## [Given task]
Extract all of the data and reproduce it precisely.

## [Provided data]
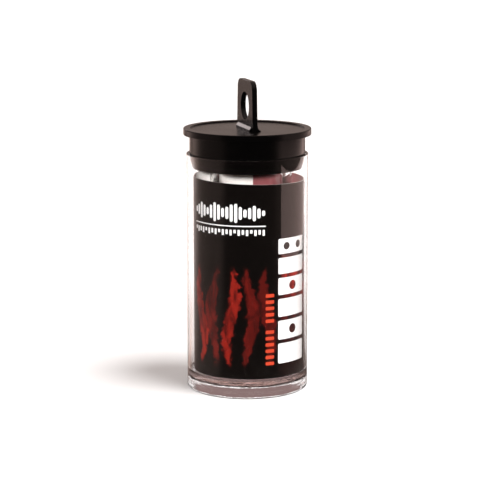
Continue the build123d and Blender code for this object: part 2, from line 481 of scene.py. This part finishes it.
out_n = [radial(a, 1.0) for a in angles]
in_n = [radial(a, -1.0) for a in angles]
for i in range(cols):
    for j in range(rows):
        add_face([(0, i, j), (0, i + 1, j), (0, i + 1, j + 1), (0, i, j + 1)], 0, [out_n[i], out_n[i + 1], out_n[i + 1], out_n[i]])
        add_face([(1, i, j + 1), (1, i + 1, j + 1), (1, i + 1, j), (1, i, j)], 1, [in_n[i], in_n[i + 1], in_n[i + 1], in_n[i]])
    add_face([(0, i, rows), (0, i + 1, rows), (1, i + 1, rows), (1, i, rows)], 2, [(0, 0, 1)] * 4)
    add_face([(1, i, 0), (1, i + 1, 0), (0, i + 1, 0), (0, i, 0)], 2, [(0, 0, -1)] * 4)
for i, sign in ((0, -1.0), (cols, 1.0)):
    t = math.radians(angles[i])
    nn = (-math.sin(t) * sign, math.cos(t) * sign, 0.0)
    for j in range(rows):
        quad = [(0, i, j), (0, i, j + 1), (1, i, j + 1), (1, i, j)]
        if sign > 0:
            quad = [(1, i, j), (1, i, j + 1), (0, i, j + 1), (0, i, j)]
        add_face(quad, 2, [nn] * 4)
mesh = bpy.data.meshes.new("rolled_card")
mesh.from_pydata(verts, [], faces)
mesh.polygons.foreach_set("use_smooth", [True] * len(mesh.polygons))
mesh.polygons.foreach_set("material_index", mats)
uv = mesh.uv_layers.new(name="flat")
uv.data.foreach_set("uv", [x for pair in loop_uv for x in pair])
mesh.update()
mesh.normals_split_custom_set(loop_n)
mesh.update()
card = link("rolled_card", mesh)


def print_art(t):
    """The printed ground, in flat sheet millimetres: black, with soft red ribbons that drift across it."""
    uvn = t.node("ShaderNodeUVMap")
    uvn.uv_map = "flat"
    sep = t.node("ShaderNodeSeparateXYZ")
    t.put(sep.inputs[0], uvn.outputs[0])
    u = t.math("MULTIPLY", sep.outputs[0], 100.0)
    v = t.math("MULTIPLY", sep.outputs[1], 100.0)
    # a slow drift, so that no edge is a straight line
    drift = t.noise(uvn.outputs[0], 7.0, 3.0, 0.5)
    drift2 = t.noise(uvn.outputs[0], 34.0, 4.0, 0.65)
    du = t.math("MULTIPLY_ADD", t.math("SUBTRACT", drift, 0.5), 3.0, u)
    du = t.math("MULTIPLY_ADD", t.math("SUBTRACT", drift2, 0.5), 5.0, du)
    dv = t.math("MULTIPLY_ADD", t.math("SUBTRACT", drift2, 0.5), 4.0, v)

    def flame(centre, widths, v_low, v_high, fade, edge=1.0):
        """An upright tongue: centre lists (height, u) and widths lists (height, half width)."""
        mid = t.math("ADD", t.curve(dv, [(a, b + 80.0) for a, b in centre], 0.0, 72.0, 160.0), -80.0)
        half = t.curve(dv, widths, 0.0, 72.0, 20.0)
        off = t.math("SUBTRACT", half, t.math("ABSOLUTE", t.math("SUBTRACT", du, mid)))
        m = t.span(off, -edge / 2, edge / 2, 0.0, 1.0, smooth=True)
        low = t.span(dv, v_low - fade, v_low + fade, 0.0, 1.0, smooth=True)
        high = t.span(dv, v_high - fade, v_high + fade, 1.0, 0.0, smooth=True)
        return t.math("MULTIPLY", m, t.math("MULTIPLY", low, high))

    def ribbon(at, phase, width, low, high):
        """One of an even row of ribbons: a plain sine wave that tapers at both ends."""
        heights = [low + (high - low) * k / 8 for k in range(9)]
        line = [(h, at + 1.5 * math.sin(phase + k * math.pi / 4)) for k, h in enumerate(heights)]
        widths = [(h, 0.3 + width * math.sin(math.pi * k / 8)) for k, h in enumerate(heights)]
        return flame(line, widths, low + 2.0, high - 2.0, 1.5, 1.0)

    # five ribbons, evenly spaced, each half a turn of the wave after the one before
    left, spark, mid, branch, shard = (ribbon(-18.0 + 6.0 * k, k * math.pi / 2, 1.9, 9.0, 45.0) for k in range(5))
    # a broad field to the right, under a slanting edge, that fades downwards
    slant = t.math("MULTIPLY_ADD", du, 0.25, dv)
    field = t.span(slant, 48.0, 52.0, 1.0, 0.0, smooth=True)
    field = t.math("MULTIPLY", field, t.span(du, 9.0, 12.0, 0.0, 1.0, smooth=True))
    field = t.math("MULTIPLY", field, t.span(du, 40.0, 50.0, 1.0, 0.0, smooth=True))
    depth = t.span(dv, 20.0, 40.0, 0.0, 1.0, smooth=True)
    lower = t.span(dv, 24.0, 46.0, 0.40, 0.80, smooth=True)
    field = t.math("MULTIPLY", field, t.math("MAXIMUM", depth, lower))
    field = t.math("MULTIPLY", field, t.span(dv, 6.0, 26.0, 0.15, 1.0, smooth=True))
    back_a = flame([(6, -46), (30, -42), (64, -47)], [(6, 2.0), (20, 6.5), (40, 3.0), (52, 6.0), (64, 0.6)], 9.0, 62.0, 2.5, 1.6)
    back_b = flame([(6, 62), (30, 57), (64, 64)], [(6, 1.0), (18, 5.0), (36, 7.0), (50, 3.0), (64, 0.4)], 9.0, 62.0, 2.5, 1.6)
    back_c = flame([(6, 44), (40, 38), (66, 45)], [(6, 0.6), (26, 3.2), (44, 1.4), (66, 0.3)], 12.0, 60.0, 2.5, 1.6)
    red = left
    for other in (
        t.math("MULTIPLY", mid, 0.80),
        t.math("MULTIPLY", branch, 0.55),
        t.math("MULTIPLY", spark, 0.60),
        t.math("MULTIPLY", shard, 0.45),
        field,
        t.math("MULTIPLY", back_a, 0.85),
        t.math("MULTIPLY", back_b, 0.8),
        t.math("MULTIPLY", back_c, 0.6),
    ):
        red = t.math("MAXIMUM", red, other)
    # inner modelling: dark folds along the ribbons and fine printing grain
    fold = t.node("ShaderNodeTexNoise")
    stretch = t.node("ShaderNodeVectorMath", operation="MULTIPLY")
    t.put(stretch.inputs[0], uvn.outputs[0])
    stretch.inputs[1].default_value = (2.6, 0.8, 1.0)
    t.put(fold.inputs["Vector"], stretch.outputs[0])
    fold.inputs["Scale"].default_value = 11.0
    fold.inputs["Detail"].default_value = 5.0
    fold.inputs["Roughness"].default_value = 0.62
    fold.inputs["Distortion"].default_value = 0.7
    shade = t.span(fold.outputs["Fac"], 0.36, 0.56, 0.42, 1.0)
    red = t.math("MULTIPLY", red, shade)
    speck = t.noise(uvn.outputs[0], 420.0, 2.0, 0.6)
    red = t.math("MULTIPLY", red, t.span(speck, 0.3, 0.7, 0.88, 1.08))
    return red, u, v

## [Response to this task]
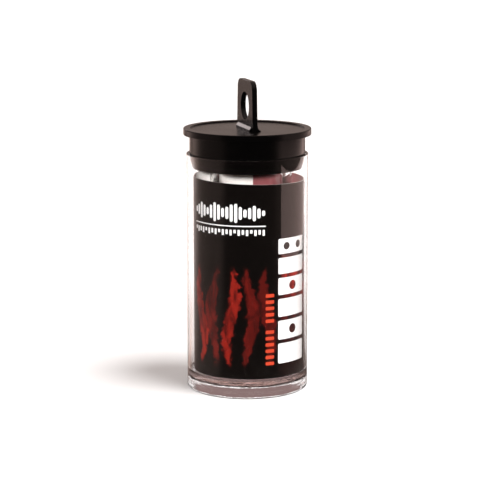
Continue the build123d and Blender code for this object: part 2, from line 481 of scene.py. This part finishes it.
out_n = [radial(a, 1.0) for a in angles]
in_n = [radial(a, -1.0) for a in angles]
for i in range(cols):
    for j in range(rows):
        add_face([(0, i, j), (0, i + 1, j), (0, i + 1, j + 1), (0, i, j + 1)], 0, [out_n[i], out_n[i + 1], out_n[i + 1], out_n[i]])
        add_face([(1, i, j + 1), (1, i + 1, j + 1), (1, i + 1, j), (1, i, j)], 1, [in_n[i], in_n[i + 1], in_n[i + 1], in_n[i]])
    add_face([(0, i, rows), (0, i + 1, rows), (1, i + 1, rows), (1, i, rows)], 2, [(0, 0, 1)] * 4)
    add_face([(1, i, 0), (1, i + 1, 0), (0, i + 1, 0), (0, i, 0)], 2, [(0, 0, -1)] * 4)
for i, sign in ((0, -1.0), (cols, 1.0)):
    t = math.radians(angles[i])
    nn = (-math.sin(t) * sign, math.cos(t) * sign, 0.0)
    for j in range(rows):
        quad = [(0, i, j), (0, i, j + 1), (1, i, j + 1), (1, i, j)]
        if sign > 0:
            quad = [(1, i, j), (1, i, j + 1), (0, i, j + 1), (0, i, j)]
        add_face(quad, 2, [nn] * 4)
mesh = bpy.data.meshes.new("rolled_card")
mesh.from_pydata(verts, [], faces)
mesh.polygons.foreach_set("use_smooth", [True] * len(mesh.polygons))
mesh.polygons.foreach_set("material_index", mats)
uv = mesh.uv_layers.new(name="flat")
uv.data.foreach_set("uv", [x for pair in loop_uv for x in pair])
mesh.update()
mesh.normals_split_custom_set(loop_n)
mesh.update()
card = link("rolled_card", mesh)


def print_art(t):
    """The printed ground, in flat sheet millimetres: black, with soft red ribbons that drift across it."""
    uvn = t.node("ShaderNodeUVMap")
    uvn.uv_map = "flat"
    sep = t.node("ShaderNodeSeparateXYZ")
    t.put(sep.inputs[0], uvn.outputs[0])
    u = t.math("MULTIPLY", sep.outputs[0], 100.0)
    v = t.math("MULTIPLY", sep.outputs[1], 100.0)
    # a slow drift, so that no edge is a straight line
    drift = t.noise(uvn.outputs[0], 7.0, 3.0, 0.5)
    drift2 = t.noise(uvn.outputs[0], 34.0, 4.0, 0.65)
    du = t.math("MULTIPLY_ADD", t.math("SUBTRACT", drift, 0.5), 3.0, u)
    du = t.math("MULTIPLY_ADD", t.math("SUBTRACT", drift2, 0.5), 5.0, du)
    dv = t.math("MULTIPLY_ADD", t.math("SUBTRACT", drift2, 0.5), 4.0, v)

    def flame(centre, widths, v_low, v_high, fade, edge=1.0):
        """An upright tongue: centre lists (height, u) and widths lists (height, half width)."""
        mid = t.math("ADD", t.curve(dv, [(a, b + 80.0) for a, b in centre], 0.0, 72.0, 160.0), -80.0)
        half = t.curve(dv, widths, 0.0, 72.0, 20.0)
        off = t.math("SUBTRACT", half, t.math("ABSOLUTE", t.math("SUBTRACT", du, mid)))
        m = t.span(off, -edge / 2, edge / 2, 0.0, 1.0, smooth=True)
        low = t.span(dv, v_low - fade, v_low + fade, 0.0, 1.0, smooth=True)
        high = t.span(dv, v_high - fade, v_high + fade, 1.0, 0.0, smooth=True)
        return t.math("MULTIPLY", m, t.math("MULTIPLY", low, high))

    def ribbon(at, phase, width, low, high):
        """One of an even row of ribbons: a plain sine wave that tapers at both ends."""
        heights = [low + (high - low) * k / 8 for k in range(9)]
        line = [(h, at + 1.5 * math.sin(phase + k * math.pi / 4)) for k, h in enumerate(heights)]
        widths = [(h, 0.3 + width * math.sin(math.pi * k / 8)) for k, h in enumerate(heights)]
        return flame(line, widths, low + 2.0, high - 2.0, 1.5, 1.0)

    # five ribbons, evenly spaced, each half a turn of the wave after the one before
    left, spark, mid, branch, shard = (ribbon(-18.0 + 6.0 * k, k * math.pi / 2, 1.9, 9.0, 45.0) for k in range(5))
    # a broad field to the right, under a slanting edge, that fades downwards
    slant = t.math("MULTIPLY_ADD", du, 0.25, dv)
    field = t.span(slant, 48.0, 52.0, 1.0, 0.0, smooth=True)
    field = t.math("MULTIPLY", field, t.span(du, 9.0, 12.0, 0.0, 1.0, smooth=True))
    field = t.math("MULTIPLY", field, t.span(du, 40.0, 50.0, 1.0, 0.0, smooth=True))
    depth = t.span(dv, 20.0, 40.0, 0.0, 1.0, smooth=True)
    lower = t.span(dv, 24.0, 46.0, 0.40, 0.80, smooth=True)
    field = t.math("MULTIPLY", field, t.math("MAXIMUM", depth, lower))
    field = t.math("MULTIPLY", field, t.span(dv, 6.0, 26.0, 0.15, 1.0, smooth=True))
    back_a = flame([(6, -46), (30, -42), (64, -47)], [(6, 2.0), (20, 6.5), (40, 3.0), (52, 6.0), (64, 0.6)], 9.0, 62.0, 2.5, 1.6)
    back_b = flame([(6, 62), (30, 57), (64, 64)], [(6, 1.0), (18, 5.0), (36, 7.0), (50, 3.0), (64, 0.4)], 9.0, 62.0, 2.5, 1.6)
    back_c = flame([(6, 44), (40, 38), (66, 45)], [(6, 0.6), (26, 3.2), (44, 1.4), (66, 0.3)], 12.0, 60.0, 2.5, 1.6)
    red = left
    for other in (
        t.math("MULTIPLY", mid, 0.80),
        t.math("MULTIPLY", branch, 0.55),
        t.math("MULTIPLY", spark, 0.60),
        t.math("MULTIPLY", shard, 0.45),
        field,
        t.math("MULTIPLY", back_a, 0.85),
        t.math("MULTIPLY", back_b, 0.8),
        t.math("MULTIPLY", back_c, 0.6),
    ):
        red = t.math("MAXIMUM", red, other)
    # inner modelling: dark folds along the ribbons and fine printing grain
    fold = t.node("ShaderNodeTexNoise")
    stretch = t.node("ShaderNodeVectorMath", operation="MULTIPLY")
    t.put(stretch.inputs[0], uvn.outputs[0])
    stretch.inputs[1].default_value = (2.6, 0.8, 1.0)
    t.put(fold.inputs["Vector"], stretch.outputs[0])
    fold.inputs["Scale"].default_value = 11.0
    fold.inputs["Detail"].default_value = 5.0
    fold.inputs["Roughness"].default_value = 0.62
    fold.inputs["Distortion"].default_value = 0.7
    shade = t.span(fold.outputs["Fac"], 0.36, 0.56, 0.42, 1.0)
    red = t.math("MULTIPLY", red, shade)
    speck = t.noise(uvn.outputs[0], 420.0, 2.0, 0.6)
    red = t.math("MULTIPLY", red, t.span(speck, 0.3, 0.7, 0.88, 1.08))
    return red, u, v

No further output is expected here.